- **WHAT YOU WILL DO**: What is needed is an exact copy of the lines from the one containing "thread, (0, y, FUSE_HEIGHT))" to the one containing "obj.matrix_world = world", both lines included, and no other lines.

** START OF AVAILABLE DATA **

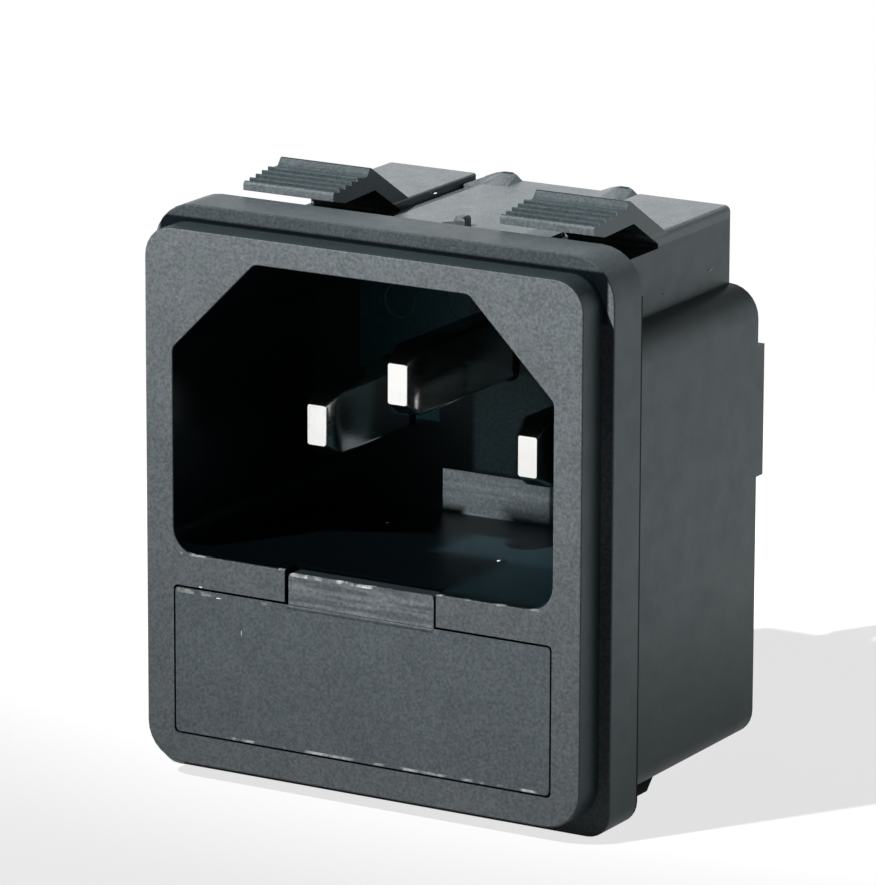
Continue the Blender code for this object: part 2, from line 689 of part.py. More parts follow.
def terminal_outline(x, side, far_edge):
    """Return a terminal's plan: a plate behind the pin and a tab bent rearwards."""
    tab_x = x + side * TAB_OFFSET
    near = tab_x - side * SHEET / 2
    far = tab_x + side * SHEET / 2
    bend = []
    for turn in range(ARC_STEPS + 1):
        angle = math.radians(90 * turn / ARC_STEPS)
        u = near - side * BEND_RADIUS * (1 - math.sin(angle))
        bend.append((u, SHEET_END + BEND_RADIUS * (1 - math.cos(angle))))
    outline = [(far_edge, SHEET_START), (far_edge, SHEET_END)]
    outline += bend + [(near, TAB_END), (far, TAB_END), (far, SHEET_START)]
    return outline


def shape_tab(piece, x, side, z):
    """Taper a terminal tab's end and pierce its locking hole."""
    tab_x = x + side * TAB_OFFSET
    half = TAB_HEIGHT / 2
    taper_start = TAB_END - TAB_TAPER
    for turn in (-1, 1):
        edge = z + turn * half
        outline = [(taper_start, edge), (TAB_END + GAP, edge - turn * TAB_TAPER_DEPTH)]
        outline += [(TAB_END + GAP, edge + turn * OVERSHOOT), (taper_start, edge + turn * OVERSHOOT)]
        name = f"{piece.name}_taper_{turn}"
        cut(piece, name, extruded(name, outline, tab_x - SHEET, tab_x + SHEET, "X"))
    hole = arc((TAB_END - TAB_HOLE_SETBACK, z), TAB_HOLE_RADIUS, 0, 360, 20)[:-1]
    cut(piece, f"{piece.name}_hole", extruded("tab_hole", hole, tab_x - SHEET, tab_x + SHEET, "X"))


def build_terminal(name, x, z, side, slotted):
    """Model a quick-connect terminal in folded sheet."""
    far_edge = x - side * PLATE_MARGIN
    outline = terminal_outline(x, side, far_edge)
    mesh = extruded(name, outline, z - TAB_HEIGHT / 2, z + TAB_HEIGHT / 2, "Z")
    terminal = add_piece(name, mesh, PLATED)
    if slotted:
        cut(terminal, f"{name}_slot", tail_slot(f"{name}_slot", x, z))
    shape_tab(terminal, x, side, z)
    return terminal


def build_strap():
    """Model the flat strap from the line pin down to the first fuse contact."""
    x = -PIN_SPACING / 2
    low = FUSE_HEIGHT - LEAF_HEIGHT / 2 - GAP
    high = PIN_ROW + STRAP_MARGIN
    outline = rounded_outline((x, (low + high) / 2), STRAP_WIDTH, high - low, STRAP_MARGIN / 2, 4)
    strap = add_piece("line_strap", extruded("line_strap", outline, SHEET_START, SHEET_END, "Y"), PLATED)
    cut(strap, "line_strap_slot", tail_slot("line_strap_slot", x, PIN_ROW))
    return strap


def leaf_outline():
    """Return the side view of a bowed spring contact, in (Y, Z)."""
    steps = 2 * ARC_STEPS
    half = LEAF_HEIGHT / 2
    front, back = [], []
    for i in range(steps + 1):
        height = -half + LEAF_HEIGHT * i / steps
        bow = (LEAF_BOW - LEAF_THICKNESS) * math.cos(math.pi * height / LEAF_HEIGHT)
        back.append((LEAF_BACK - bow, FUSE_HEIGHT + height))
        front.append((LEAF_BACK - LEAF_THICKNESS - bow, FUSE_HEIGHT + height))
    return front + back[::-1]


def build_contacts():
    """Model the two spring contacts that press on the active fuse's caps."""
    for name, side in (("fuse_contact_left", -1), ("fuse_contact_right", 1)):
        middle = side * CONTACT_X
        mesh = extruded(name, leaf_outline(), middle - LEAF_WIDTH / 2, middle + LEAF_WIDTH / 2, "X")
        add_piece(name, mesh, SPRING, smooth=True)


def build_cover():
    """Model the rear cover with its terminal slots and moulding marks."""
    mesh = extruded("rear_cover", cover_outline(0.0), COVER_FRONT, COVER_BACK, "Y")
    cover = add_piece("rear_cover", mesh, BLACK_PLASTIC)
    through = (COVER_FRONT - OVERSHOOT, COVER_BACK + OVERSHOOT)
    for name, x, z, side in terminal_places():
        tab_x = x + side * TAB_OFFSET
        low = (tab_x - SHEET / 2 - PIN_GAP, through[0], z - TAB_HEIGHT / 2 - PIN_GAP)
        high = (tab_x + SHEET / 2 + PIN_GAP, through[1], z + TAB_HEIGHT / 2 + PIN_GAP)
        cut(cover, f"{name}_opening", box("opening", low, high))
    mark_x = BAY_WIDTH / 2 - COVER_MARK_INSET
    heights = (BAY_BOTTOM + COVER_MARK_INSET, SHOULDER - SHOULDER_RADIUS - COVER_MARK_INSET)
    for side in (-1, 1):
        for row, height in enumerate(heights):
            circle = arc((side * mark_x, height), COVER_MARK_RADIUS, 0, 360, 20)[:-1]
            name = f"mark_{side}_{row}"
            cut(cover, name, extruded(name, circle, COVER_BACK - COVER_MARK_DEPTH, through[1], "Y"))
    return cover


def terminal_places():
    """Return each terminal's name, the centre of its plate and the side its tab is bent to."""
    return (
        ("neutral_terminal", PIN_SPACING / 2, PIN_ROW, -1),
        ("earth_terminal", 0.0, EARTH_ROW, -1),
        ("fused_terminal", PIN_SPACING / 2, FUSE_HEIGHT, -1),
    )


def build_terminals():
    """Model the three rear terminals. The fused one sits on a spring contact, not on a pin."""
    for name, x, z, side in terminal_places():
        build_terminal(name, x, z, side, slotted=name != "fused_terminal")


def fuse_cutter(name, y, top):
    """Return the pocket of a fuse that is laid in from above."""
    steps = 2 * ARC_STEPS
    outline = arc((y, FUSE_HEIGHT), POCKET_RADIUS, 180, 360, steps)
    outline += [(y + POCKET_RADIUS, top), (y - POCKET_RADIUS, top)]
    half = FUSE_LENGTH / 2 + GAP
    return extruded(name, outline, -half, half, "X")


def build_drawer():
    """Model the fuse drawer: flush front with its grip tab, spare pocket and active seat."""
    half = DRAWER_WIDTH / 2
    low = (-half, FACE_Y, DRAWER_BOTTOM)
    high = (half, DRAWER_END, DRAWER_TOP)
    corners = (DRAWER_CORNER, DRAWER_CORNER)
    mesh = rounded_box("fuse_drawer", low, high, corners, EDGE_ROUND / 3, 2)
    drawer = add_piece("fuse_drawer", mesh, DRAWER_PLASTIC)
    grip = TAB_GRIP_WIDTH / 2
    grip_low = (-grip, FACE_Y + EDGE_ROUND / 6, DRAWER_TOP - EMBED)
    grip_high = (grip, FACE_Y + TAB_GRIP_THICKNESS, INLET_BOTTOM - TAB_GRIP_DROP)
    join(drawer, "grip_tab", rounded_box("grip_tab", grip_low, grip_high, corners, 0.0, 2))
    above = DRAWER_TOP + OVERSHOOT
    cut(drawer, "spare_pocket", fuse_cutter("spare_pocket", SPARE_FUSE_Y, above))
    cut(drawer, "active_pocket", fuse_cutter("active_pocket", ACTIVE_FUSE_Y, above))
    lip = CONTACT_X - LEAF_WIDTH / 2 - DRAWER_LIP_CLEARANCE
    contact_y = ACTIVE_FUSE_Y + FUSE_RADIUS / 2
    far = (half + OVERSHOOT, DRAWER_END + OVERSHOOT, above)
    for side in (-1, 1):
        x_low = min(side * lip, side * far[0])
        side_low = (x_low, contact_y, DRAWER_BOTTOM - OVERSHOOT)
        side_high = (x_low + far[0] - lip, far[1], far[2])
        cut(drawer, f"contact_side_{side}", box("contact_side", side_low, side_high))
    lip_low = (-half - OVERSHOOT, ACTIVE_FUSE_Y, FUSE_HEIGHT + DRAWER_LIP_RISE)
    cut(drawer, "lip_top", box("lip_top", lip_low, (half + OVERSHOOT, far[1], above)))
    core_start = SPARE_FUSE_Y + POCKET_RADIUS + POCKET_WALL
    core_end = ACTIVE_FUSE_Y - POCKET_RADIUS - POCKET_WALL
    for side in (-1, 1):
        x_inner = side * POCKET_WALL / 2
        x_outer = side * (half - POCKET_WALL)
        core_low = (min(x_inner, x_outer), core_start, DRAWER_BOTTOM + DRAWER_FLOOR)
        core_high = (max(x_inner, x_outer), core_end, above)
        cut(drawer, f"core_{side}", box("core", core_low, core_high))
    set_origin(drawer, (0, FACE_Y, (DRAWER_BOTTOM + DRAWER_TOP) / 2))
    return drawer


def set_origin(piece, point):
    """Move a piece's origin to a point on its slide, leaving its shape where it is."""
    piece.data.transform(Matrix.Translation(-Vector(point)))
    piece.location = point


def cap_profile():
    """Return half of a fuse cap's section as (radius, height), closed end on top."""
    inner = FUSE_RADIUS - CAP_WALL
    top = CAP_LENGTH
    return [
        (0, top),
        (FUSE_RADIUS - CAP_EDGE, top),
        (FUSE_RADIUS, top - CAP_EDGE),
        (FUSE_RADIUS, 0),
        (inner, 0),
        (inner, top - CAP_WALL),
        (0, top - CAP_WALL),
    ]


def build_fuse(prefix, y):
    """Model a cartridge fuse across the drawer: two caps, a glass tube and its wire."""
    base = FUSE_LENGTH / 2 - CAP_LENGTH
    for name, side in (("left", -1), ("right", 1)):
        profile = [(r, side * (base + h)) for r, h in cap_profile()]
        if side < 0:
            profile = profile[::-1]
        cap = turned(f"{prefix}_cap_{name}", profile, (0, y, FUSE_HEIGHT))
        add_piece(f"{prefix}_cap_{name}", cap, CAP_METAL, smooth=True)
    reach = FUSE_LENGTH / 2 - CAP_WALL - GAP
    bore = TUBE_RADIUS - TUBE_WALL
    section = [(TUBE_RADIUS, reach), (TUBE_RADIUS, -reach), (bore, -reach), (bore, reach)]
    tube = turned(f"{prefix}_tube", section, (0, y, FUSE_HEIGHT), closed=True)
    add_piece(f"{prefix}_tube", tube, GLASS, smooth=True)
    thread = [(0, reach), (WIRE_RADIUS, reach), (WIRE_RADIUS, -reach), (0, -reach)]
    wire = turned(f"{prefix}_wire", thread, (0, y, FUSE_HEIGHT))
    add_piece(f"{prefix}_wire", wire, WIRE_METAL, smooth=True)


def main():
    """Build every piece of the module."""
    build_housing()
    build_cover()
    build_drawer()
    for name, x, z in pin_places():
        build_pin(name, x, z, EARTH_LEAD if name == "earth_pin" else 0.0)
    build_strap()
    build_terminals()
    build_contacts()
    build_fuse("active_fuse", ACTIVE_FUSE_Y)
    build_fuse("spare_fuse", SPARE_FUSE_Y)


main()
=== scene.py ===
"""The looks of a snap-in mains inlet: its skins, finishes and studio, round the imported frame.

Lengths are in millimetres until a mesh is written. Places are given in the panel's frame: X to the
right seen from the front, Y into the panel and Z upwards, from a point in the middle of the flange.
"""
import logging
import math
from dataclasses import dataclass
from enum import Enum

import bmesh
import bpy
import numpy as np
from mathutils import Matrix, Vector


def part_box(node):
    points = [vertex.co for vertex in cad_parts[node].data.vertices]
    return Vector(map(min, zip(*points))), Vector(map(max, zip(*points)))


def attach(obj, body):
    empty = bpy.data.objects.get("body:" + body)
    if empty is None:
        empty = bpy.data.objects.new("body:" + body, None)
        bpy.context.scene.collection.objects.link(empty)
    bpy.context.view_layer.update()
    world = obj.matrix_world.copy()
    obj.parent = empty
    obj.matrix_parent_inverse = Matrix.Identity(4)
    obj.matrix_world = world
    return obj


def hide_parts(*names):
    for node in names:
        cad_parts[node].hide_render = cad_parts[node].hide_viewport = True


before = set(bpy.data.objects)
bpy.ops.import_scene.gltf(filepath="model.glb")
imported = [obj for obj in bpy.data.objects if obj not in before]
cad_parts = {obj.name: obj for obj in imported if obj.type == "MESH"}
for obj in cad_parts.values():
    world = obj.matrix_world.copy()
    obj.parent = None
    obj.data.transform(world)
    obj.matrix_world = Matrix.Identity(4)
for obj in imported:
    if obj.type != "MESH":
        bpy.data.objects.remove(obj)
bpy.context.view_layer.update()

LOG = logging.getLogger("mains_inlet")
MM = 0.001
# Depths of the raised face and of the inlet's back wall, and the height of the flange's foot
FACE = -5.05
BACK_WALL = 10.9
FLANGE_FOOT = -16.88
# Where the panel's frame starts in the world
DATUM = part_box("housing")[0][1] / MM - FACE
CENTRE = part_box("housing")[0][2] / MM - FLANGE_FOOT
ORIGIN = np.array((0.0, DATUM, CENTRE))

Colour = tuple[float, float, float]
Point = tuple[float, float, float]
Span = tuple[float, float]
Socket = bpy.types.NodeSocket

# Most of a noise's values lie between these two
NOISE_LOW = 0.3
NOISE_HIGH = 0.7
# The normal's squared Y part, on the way from a wall to a face
FACING_SPAN: Span = (0.45, 0.9)
# The thin layers that hold the face, the inlet's back wall and its floor
FACE_LAYER: Span = (-5.2, -4.9)
WALL_LAYER: Span = (10.7, 11.1)
FLOOR_LAYER: Span = (-3.7, -3.3)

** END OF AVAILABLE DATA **

- **FULL SOLUTION**:
    wire = turned(f"{prefix}_wire", thread, (0, y, FUSE_HEIGHT))
    add_piece(f"{prefix}_wire", wire, WIRE_METAL, smooth=True)


def main():
    """Build every piece of the module."""
    build_housing()
    build_cover()
    build_drawer()
    for name, x, z in pin_places():
        build_pin(name, x, z, EARTH_LEAD if name == "earth_pin" else 0.0)
    build_strap()
    build_terminals()
    build_contacts()
    build_fuse("active_fuse", ACTIVE_FUSE_Y)
    build_fuse("spare_fuse", SPARE_FUSE_Y)


main()
=== scene.py ===
"""The looks of a snap-in mains inlet: its skins, finishes and studio, round the imported frame.

Lengths are in millimetres until a mesh is written. Places are given in the panel's frame: X to the
right seen from the front, Y into the panel and Z upwards, from a point in the middle of the flange.
"""
import logging
import math
from dataclasses import dataclass
from enum import Enum

import bmesh
import bpy
import numpy as np
from mathutils import Matrix, Vector


def part_box(node):
    points = [vertex.co for vertex in cad_parts[node].data.vertices]
    return Vector(map(min, zip(*points))), Vector(map(max, zip(*points)))


def attach(obj, body):
    empty = bpy.data.objects.get("body:" + body)
    if empty is None:
        empty = bpy.data.objects.new("body:" + body, None)
        bpy.context.scene.collection.objects.link(empty)
    bpy.context.view_layer.update()
    world = obj.matrix_world.copy()
    obj.parent = empty
    obj.matrix_parent_inverse = Matrix.Identity(4)
    obj.matrix_world = world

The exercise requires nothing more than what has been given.